Wouldn't you consider defining the schema doing the domain modeling?

I think ORMs do too much. I want to control the querying, or, more precisely, I want to control the SQL that goes to the planner. The good ones largely do allow for this, but I can't think of one that has innate support for vendor-specific features.

What I do appreciate is that they handle the boilerplate like managing connections, preparing statements, setting parameter values, and mapping database types back to client types.


Replies

arwhatevertoday at 9:41 PM

> Wouldn't you consider defining the schema doing the domain modeling?

To an extent, yes.

But to the extent that a so-called impedance mismatch exists, this is going to put your domain model on the faraway/difficult side of that impedance mismatch.

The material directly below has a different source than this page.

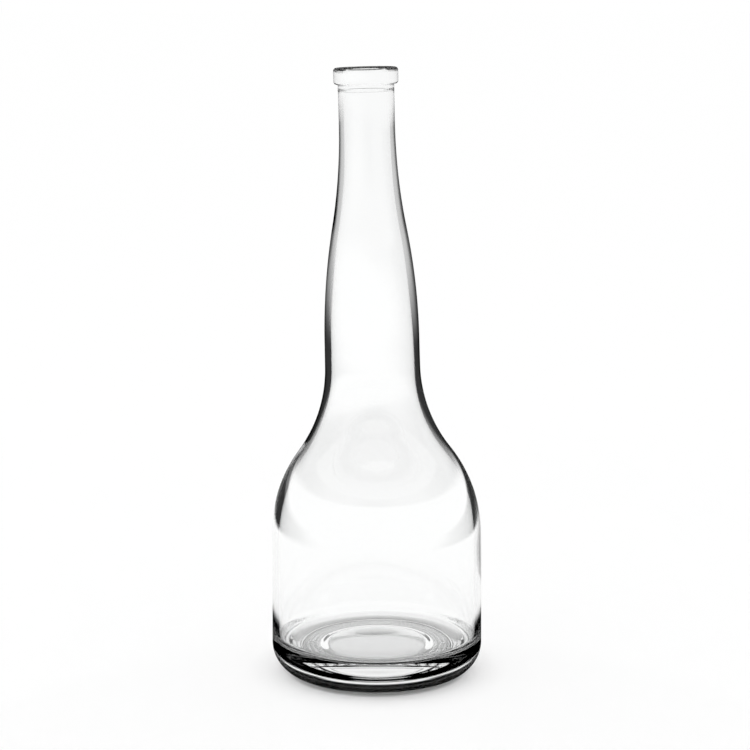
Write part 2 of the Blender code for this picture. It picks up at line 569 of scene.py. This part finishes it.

And will result in your domain model existing in an (on average) less expressive language which is more difficult to test.

zbentleytoday at 6:16 PM

> Wouldn't you consider defining the schema doing the domain modeling?

No, because if the schema is the only reference for data models, developers on any sufficiently large team will come up with extremely widely varied queries to access equivalent information. Those are more likely to be incorrect (someone with domain expertise on one set of tables might miss that authoritative data needs to be joined/queried from elsewhere), harder to update when schemas change (more client code changes to alter and test), and more likely to miss performant techniques to query data.

Those can all be addressed with disciplined use of views or common utility SQL snippets or functions, but ORMs also get you to that point without requiring as much ongoing discipline, care, and feeding.